Hulton Archive/Getty Images
ABBA, seen here in 1979, clearly belongs in the Rock And Roll Hall Of Fame.
Hulton Archive/Getty Images
The most interesting thing about the minor dust-up over ABBA's induction into the Rock And Roll Hall Of Fame is that I had no idea anyone still cared about who was inducted into the Rock And Roll Hall Of Fame. But people really do! Which is great.
But let's get serious: Of course they belong.
Let's fight about ABBA! After the jump.
Here's the thing: Of course ABBA isn't rock and roll. What does "rock and roll" really mean? Is that a term that's been used unironically outside of a town council meeting in Footloose in the last 50 years? Do people still play "rock and roll," with the exception of ... I don't know, Brian Setzer?
ABBA has sold hundreds of millions of pop records. And The Rock And Roll Hall Of Fame is not a rock hall, already. It is a pop hall, in the sense that most kinds of music that have been popular within the last 50 or 60 years are represented, even if they have nothing to do with rock and roll.
Other people who did not, strictly speaking, play rock and roll, but who are in the hall anyway: Johnny Cash. Nat "King" Cole. Pete Seeger. (PETE SEEGER, people. Are we talking about the rock and roll classic "Where Have All The Flowers Gone?") James Taylor. Lead Belly. Mahalia Jackson. Billie Holiday.
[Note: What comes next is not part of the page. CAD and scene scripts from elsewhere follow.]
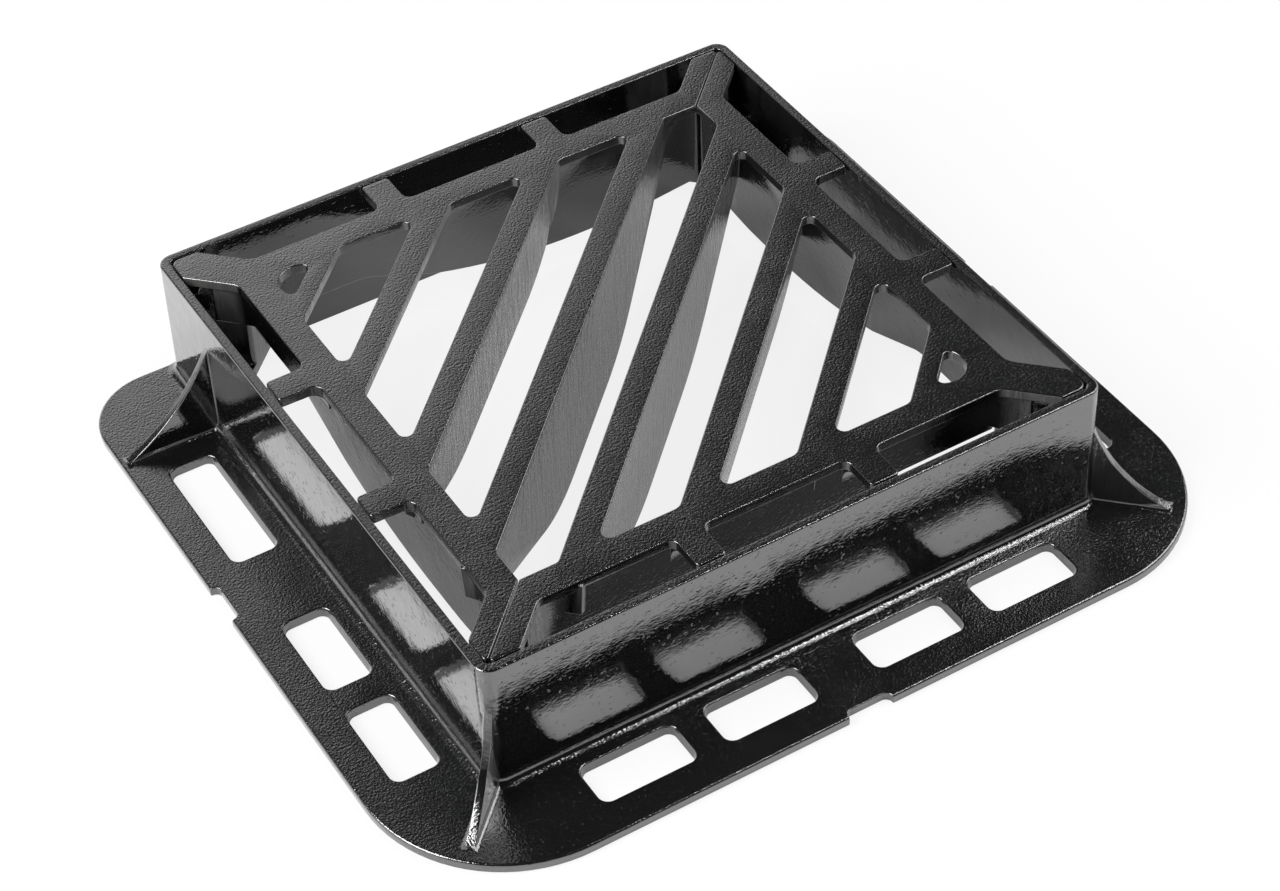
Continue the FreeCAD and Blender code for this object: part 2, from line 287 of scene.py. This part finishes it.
def make_lamp(name, azimuth, elevation, size, power):
    data = bpy.data.lights.new(name, "AREA")
    data.size = size
    data.energy = power
    lamp = link(bpy.data.objects.new(name, data))
    lamp.location = toward(azimuth, elevation) * LAMP_DISTANCE
    lamp.rotation_euler = toward(azimuth, elevation).to_track_quat("Z", "Y").to_euler()


def paint_height(n, place, flat, slant, side_ripple):
    """Sand grain on faces that look up, and ripples, pits, runs and swells on upright ones."""
    coarse = n.noise(place, *COARSE_GRAIN)
    fine = n.noise(place, *FINE_GRAIN)
    patches = n.ramp(n.noise(place, *PATCHES), *PATCH_RANGE)
    ripple = n.noise(n.shaped(place, RIPPLE_SHAPE), *RIPPLES)
    pits = n.ramp(n.noise(place, *PITS), *PIT_RANGE)
    waves = n.noise(place, *WAVES)
    swells = n.noise(place, *SWELLS)
    runs = n.noise(n.shaped(place, RUN_SHAPE), *RUNS)

    grain = n.plus(coarse, n.times(fine, FINE_HEIGHT))
    sand = n.times(n.times(grain, flat), patches)
    dents = n.minus(n.times(ripple, side_ripple), n.times(pits, PIT_DEPTH))
    dents = n.plus(dents, n.times(n.times(runs, slant), RUN_HEIGHT))
    dents = n.plus(dents, n.times(swells, SWELL_HEIGHT))
    coat = n.times(n.minus(1.0, flat), dents)
    return n.plus(n.plus(sand, coat), n.times(waves, WAVE_HEIGHT))


def black_iron(name, depth, side_roughness, side_ripple, thin_coat_sheen):
    """Glossy black paint over sand-cast iron. On the slanting webs, which only the grates have,
    grey iron streaks are partly a thin coat and partly painted sheen for the bright floor they
    mirror."""
    material = bpy.data.materials.new(name)
    material.use_nodes = True
    n = Nodes(material.node_tree)
    place = n.add("ShaderNodeTexCoord").outputs["Object"]
    facing = n.add("ShaderNodeNewGeometry").outputs["Normal"]
    way = n.add("ShaderNodeSeparateXYZ", {"Vector": facing}).outputs
    flat = n.ramp(way["Z"], *FLAT_RANGE)
    slant = n.ramp(n.math("ABSOLUTE", n.times(way["X"], way["Y"])), *SLANT_RANGE)
    height = paint_height(n, place, flat, slant, side_ripple)
    bump = n.add("ShaderNodeBump", {"Height": height, "Strength": 1.0, "Distance": depth})

    rough = n.mix(slant, n.mix(flat, side_roughness, FLAT_ROUGHNESS), SLANT_ROUGHNESS)
    # Light specks on faces that look up: dust, and painted glints in the base colour
    specks = n.times(n.ramp(n.noise(place, *SPECKS), *SPECK_RANGE), flat)
    colour = n.mix_colour(specks, BLACK, DUST_AND_GLINT)
    bare_sheen = 0.0
    # Grey metal streaks on the slanting webs: iron under a thin coat, and painted sheen that stands
    # in for the bright floor these webs mirror
    if thin_coat_sheen:
        streaks = n.ramp(n.noise(n.shaped(place, STREAK_SHAPE), *STREAKS), *STREAK_RANGE)
        bare_sheen = n.times(n.times(slant, streaks), BARE_SHEEN_SHARE)
        colour = n.mix_colour(bare_sheen, colour, BARE_IRON_SHEEN)
    paint = n.add("ShaderNodeBsdfPrincipled", {
        "Base Color": colour,
        "Metallic": bare_sheen,
        "Roughness": rough,
        "IOR": PAINT_IOR,
        "Coat Weight": 1.0,
        "Coat Roughness": COAT_ROUGHNESS,
        "Coat IOR": COAT_IOR,
        "Normal": bump.outputs[0],
        "Coat Normal": bump.outputs[0],
    })
    n.add("ShaderNodeOutputMaterial", {"Surface": paint.outputs[0]})
    return material


def mark_creases(shape):
    """Bevel weight of each crease: full where both faces are wide, small beside narrow ones."""
    tree = BVHTree.FromBMesh(shape)
    weight = shape.edges.layers.float.new("bevel_weight_edge")
    for edge in shape.edges:
        if edge.calc_face_angle() < CREASE_ANGLE:
            continue
        start, end = (corner.co for corner in edge.verts)
        middle = (start + end) / 2
        wide = True
        for face in edge.link_faces:
            inward = face.normal.cross(end - start).normalized()
            if inward.dot(face.calc_center_median() - middle) < 0:
                inward.negate()
            _, normal, _, distance = tree.find_nearest(middle + inward * PROBE)
            wide = wide and distance < PROBE_SLACK and normal.dot(face.normal) > PROBE_COSINE
        edge[weight] = 1.0 if wide else NARROW_WEIGHT


def lift_web_foot(shape):
    for corner in shape.verts:
        if WEB_FOOT[0] < corner.co.z < WEB_FOOT[1]:
            corner.co.z += WEB_LIFT


def shift_right_slots(shape):
    low, high = RIGHT_SLOTS
    for corner in shape.verts:
        if all(low[i] - WELD_DISTANCE <= corner.co[i] <= high[i] for i in range(3)):
            corner.co.x += RIGHT_SLOT_SHIFT


def lean_front_wall(shape):
    """Move the wall's face out, most at its foot and less towards its top and the fillet's end."""
    for corner in shape.verts:
        x, y, z = corner.co
        if FRONT_FACE[0] < y < FRONT_FACE[1] and z > FILLET_END:
            above = (FRONT_TOP - z) / (FRONT_TOP - FRONT_FOOT)
            below = (z - FILLET_END) / (FRONT_FOOT - FILLET_END)
            corner.co.y -= FRONT_LEAN * min(above, below)


def cast_copy(node, material):
    """The same casting with soft edges, in place of its CAD node."""
    shape = bmesh.new()
    shape.from_mesh(node.data)
    bmesh.ops.remove_doubles(shape, verts=shape.verts, dist=WELD_DISTANCE)
    if node.name == "frame":
        shift_right_slots(shape)
        lean_front_wall(shape)
    else:
        lift_web_foot(shape)
    mark_creases(shape)
    mesh = bpy.data.meshes.new(node.name + "_casting")
    shape.to_mesh(mesh)
    shape.free()
    mesh.attributes.remove(mesh.attributes["custom_normal"])
    for polygon in mesh.polygons:
        polygon.use_smooth = True
    mesh.materials.append(material)
    piece = link(bpy.data.objects.new(node.name + "_casting", mesh))
    edges = piece.modifiers.new("edges", "BEVEL")
    edges.width = EDGE_ROUND
    edges.segments = EDGE_SEGMENTS
    edges.limit_method = "WEIGHT"
    edges.use_clamp_overlap = False
    edges.loop_slide = False
    normals = piece.modifiers.new("normals", "WEIGHTED_NORMAL")
    normals.weight = NORMALS_WEIGHT
    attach(piece, "root")
    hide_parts(node.name)


bpy.context.scene.view_settings.view_transform = "Standard"
make_camera()
make_floor()
make_world()
for name, settings in LAMPS.items():
    make_lamp(name, *settings)
frame_paint = black_iron("frame_paint", **FRAME_PAINT)
grate_paint = black_iron("grate_paint", **GRATE_PAINT)
for name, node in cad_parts.items():
    cast_copy(node, frame_paint if name == "frame" else grate_paint)
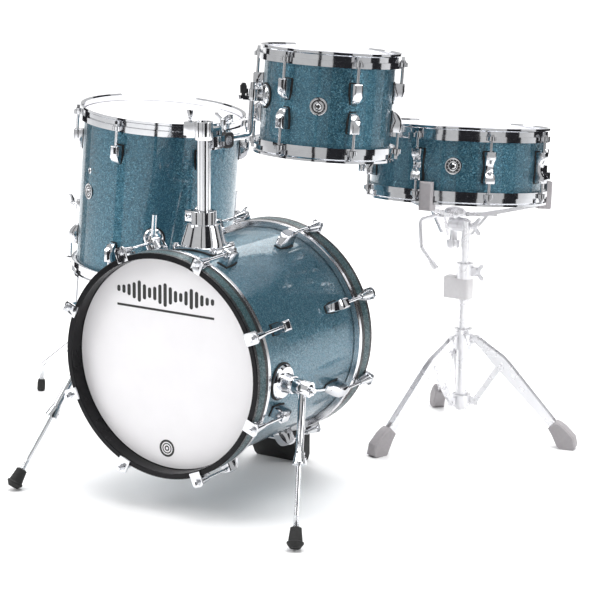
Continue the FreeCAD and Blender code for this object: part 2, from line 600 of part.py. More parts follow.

And -- hello! -- The Bee Gees. If you can put The Bee Gees into the Rock And Roll Hall Of Fame, which is basically like putting Grandpa Hatfield in the McCoy Hall Of Fame, then there is plenty of room for ABBA.
It seems to me that the anti-ABBA argument, deep in its heart, goes like this: They're dweebs, and rock and roll isn't for dweebs. The outfits, the orchestration ... it's just so uncool, and anything labeled "Rock And Roll" is supposed to be cool.
But again, we've popped this bubble long ago. Elton John is in the Hall, and he wore shoes much sillier than anything they wore in ABBA. Billy Joel is in the Hall, and if you ever want to be mocked so hard you feel your teeth rattle, say something nice about Billy Joel in front of people to whom coolness is important.
I also feel obligated to point out that at the same time ABBA gets in, Genesis is getting in. And it's not like they're going to limit it to Old Time Genesis, like The Lamb Lies Down On Broadway Genesis. This is going to go right up to Invisible Touch Genesis. Cooler than ABBA? I think not.
If writing "Dancing Queen" were easy, more people would do it. Here's my challenge: You go off and write something as catchy as "Take A Chance On Me," and come back when you're done. It's harder than it looks, and an institution that has already thrown open its doors to Ricky Nelson has nothing to fear from ABBA.